Alexandria, VA (March 10, 2014) – For more than two centuries, the United States and the rest of the industrialized world have taken for granted the abundance and affordability of the high quality non-renewable natural resources (NNRs) – minerals, metals, and fossil fuels – vital to maintaining and expanding their high-consumption industrial societies.

These were “the good old days” that are now vanishing, according to ecologist and resource economist Chris Clugston, who since 2006 has meticulously researched global and U.S. sources, cost, and availability of NNRs. In his new NPG Forum paper Whatever Happened to the Good Old Days?, Clugston finds that falling quality and rising costs of the world’s remaining NNRs are a major factor in the great recession of 2008 and the anemic economic recovery since then. He projects economic growth will continue shrinking because of high costs and declining availability of resources. Clugston warns that while there may be occasional temporary surges of prosperity, the scarcity and costs of key NNRs will pinch off booms and keep the overall trend line of growth downward.

The paper summarizes and updates Clugston’s 2012 book, Scarcity – Humanity’s Final Chapter? His sobering conclusion: the industrial world’s voracious extraction of NNRs has collided with the law of diminishing returns. More than seventy percent of the 89 vital NNRs Clugston examines were experiencing scarcity in 2008, with higher costs or diminished quality, thus depressing industrial demand and dampening growth.

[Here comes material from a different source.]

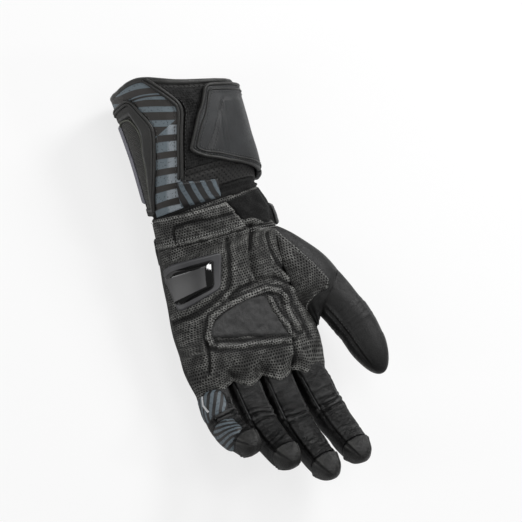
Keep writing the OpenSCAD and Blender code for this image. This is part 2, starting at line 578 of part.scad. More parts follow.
thumb_slope = 20;    // each wall leans this far from the thumb's middle joint
thumb_start = 24;    // the rigid tube starts this far before the middle joint
thumb_slant = -0.55; // and its first ring slants back on the outer side
function thumb_base_rings() =
    let (p = joints(THUMB), w = THUMB[3], f = axes(THUMB[1][0], THUMB[4]), g = bend_axes(THUMB))
    [ring(p[1] - f[0] * thumb_start, f, w[0], w[0] * 0.96, 0, thumb_slant),
     ring(p[1] - f[0] * 12, f, (w[0] + w[1]) / 2, w[0] * 0.96, 0, thumb_slant / 2),
     ring(p[1] - g[0] * joint_gap, g, w[1], w[1] * 0.96, -tan(thumb_slope))];
function thumb_tip_rings() =
    let (rings = tip_rings(THUMB), r = rings[0])
    concat([[r[0], r[1], r[2], r[3], r[4], w_depth(r), tan(thumb_slope), 0]], [for (k = [1:3]) rings[k]]);
function w_depth(r) = r[4] * 0.96;
module thumb_base() { solids(sewn_tube(thumb_base_rings()), black); }
module thumb_tip() { solids(sewn_tube(thumb_tip_rings()), black); }
module thumb_stretch() {
    base = thumb_base_rings();
    solid(limb_tube(fold_rings(base[2], thumb_tip_rings()[0]), -leather_t, 0), elastic_black);
}
// The web between the hole in the side of the hand and the thumb's first ring.
hole_clear = 1;
function hole_loop(d) =
    [for (j = [0:sides - 1]) let (a = j * 360 / sides)
        arm_point(hole_y + (hole_l - hole_clear) * cos(a), (hole_angle - hole_clear) * sin(a), d)];
module thumb_root() {
    last = moved(thumb_base_rings()[0], -gap);
    bulge = 4;
    function web(d) = [for (u = steps(6))
        [for (j = [0:sides - 1])
            lerp(hole_loop(d)[j], limb_loop(last, d)[j], u) + [bulge * sin(180 * u), bulge * sin(180 * u) * 0.6, 0]]];
    solid(plate(web(0), web(-leather_t), closed = true), black);
}

// ------------------------------------------------------------------ nodes

palm_panel();
back_panel();
hand_lining();
heel_patch();
slider_flange();
palm_slider();
palm_patch();
thenar_pad();
back_pads();
knuckle_foam();
knuckle_guard();
strap_loop();
wrist_strap();
strap_hook();
wrist_elastic();
cuff_palm();
cuff_stripes();
cuff_side();
cuff_back();
cuff_lining();
cuff_binding();
cuff_piping();
cuff_loop();
cuff_frame();
cuff_slider();
cuff_pads();
cuff_flap();
flap_hook();
flap_binding();
digit_root(INDEX);  // index_root
digit_base(INDEX);  // index_base
digit_plate(INDEX);  // index_plate
digit_stretch(INDEX);  // index_stretch
digit_tip(INDEX);  // index_tip
digit_cap(INDEX);  // index_cap
digit_root(MIDDLE);  // middle_root
digit_base(MIDDLE);  // middle_base
digit_plate(MIDDLE);  // middle_plate
digit_stretch(MIDDLE);  // middle_stretch
digit_tip(MIDDLE);  // middle_tip
digit_cap(MIDDLE);  // middle_cap
digit_root(RING);  // ring_root
digit_base(RING);  // ring_base
digit_plate(RING);  // ring_plate
digit_stretch(RING);  // ring_stretch
digit_tip(RING);  // ring_tip
digit_cap(RING);  // ring_cap
digit_root(LITTLE);  // little_root
digit_base(LITTLE);  // little_base
digit_plate(LITTLE);  // little_plate
digit_stretch(LITTLE);  // little_stretch
digit_tip(LITTLE);  // little_tip
digit_cap(LITTLE);  // little_cap
little_pad();
thumb_root();
thumb_base();
thumb_stretch();
thumb_tip();
digit_cap(THUMB);  // thumb_cap
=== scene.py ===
import bpy
import bmesh
import functools
import math
from mathutils import Matrix, Vector, noise


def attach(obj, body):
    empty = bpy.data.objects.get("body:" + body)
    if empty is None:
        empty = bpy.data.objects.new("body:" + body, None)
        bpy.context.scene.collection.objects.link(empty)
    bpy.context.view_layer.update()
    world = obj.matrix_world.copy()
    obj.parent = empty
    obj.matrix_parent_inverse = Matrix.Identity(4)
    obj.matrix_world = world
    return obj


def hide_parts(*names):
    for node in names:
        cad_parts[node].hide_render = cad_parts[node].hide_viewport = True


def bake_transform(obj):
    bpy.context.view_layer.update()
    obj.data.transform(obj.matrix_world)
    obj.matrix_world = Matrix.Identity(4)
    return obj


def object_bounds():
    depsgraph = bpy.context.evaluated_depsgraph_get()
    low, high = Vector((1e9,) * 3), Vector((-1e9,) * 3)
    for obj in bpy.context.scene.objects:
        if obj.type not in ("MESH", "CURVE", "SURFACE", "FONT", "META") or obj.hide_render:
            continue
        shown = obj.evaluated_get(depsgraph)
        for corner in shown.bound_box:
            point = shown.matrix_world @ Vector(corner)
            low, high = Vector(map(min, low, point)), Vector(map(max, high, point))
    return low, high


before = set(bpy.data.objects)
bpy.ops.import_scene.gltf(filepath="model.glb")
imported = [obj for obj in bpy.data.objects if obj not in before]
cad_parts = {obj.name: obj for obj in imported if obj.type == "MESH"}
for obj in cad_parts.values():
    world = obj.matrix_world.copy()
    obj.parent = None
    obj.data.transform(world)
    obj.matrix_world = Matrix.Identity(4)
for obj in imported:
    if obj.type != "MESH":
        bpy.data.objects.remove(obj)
cad_box = [list(corner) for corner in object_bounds()]
scene = bpy.context.scene
scene.view_settings.view_transform = "Standard"
MM = 0.001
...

While world leaders seek economic or technological remedies for faltering growth, Clugston stresses that the problem is ecological. NNRs are plentifully scattered throughout the earth’s crust, but concentrated deposits that are economically viable for extraction are rare. Most of the low-hanging fruit has been picked. Those known NNR deposits remaining require increasingly difficult and costly extraction methods that raise the “cost floor” of the commodities – extractions in tar sands and shale formations, the deep sea bed, or in areas that are rugged and remote such as the Arctic, and areas that are urbanized or reserved or are environmentally fragile.

Clugston addresses population pressure as a factor in the resource scarcity dilemma only tangentially, noting the skyrocketing demand for NNRs stemming from the rapid growth of the world’s industrialized nations from a total of one billion to more than five billion between 1950 and 2000. Spreading industrialization and continued high fertility in the third world are further increasing the demand for resources.

For Clugston, the good old days are over for good. Industrial societies programmed to expect “continuously more and more” must adjust to the reality of “continuously less and less.” The author warns that the societal stress of waning growth may by mid-century spark widespread social and political conflicts such as resource wars, and require far-reaching and painful adjustments. The transition of humanity to a sustainable paradigm is inevitable, but it is humanity’s challenge to ease the shock of that transition.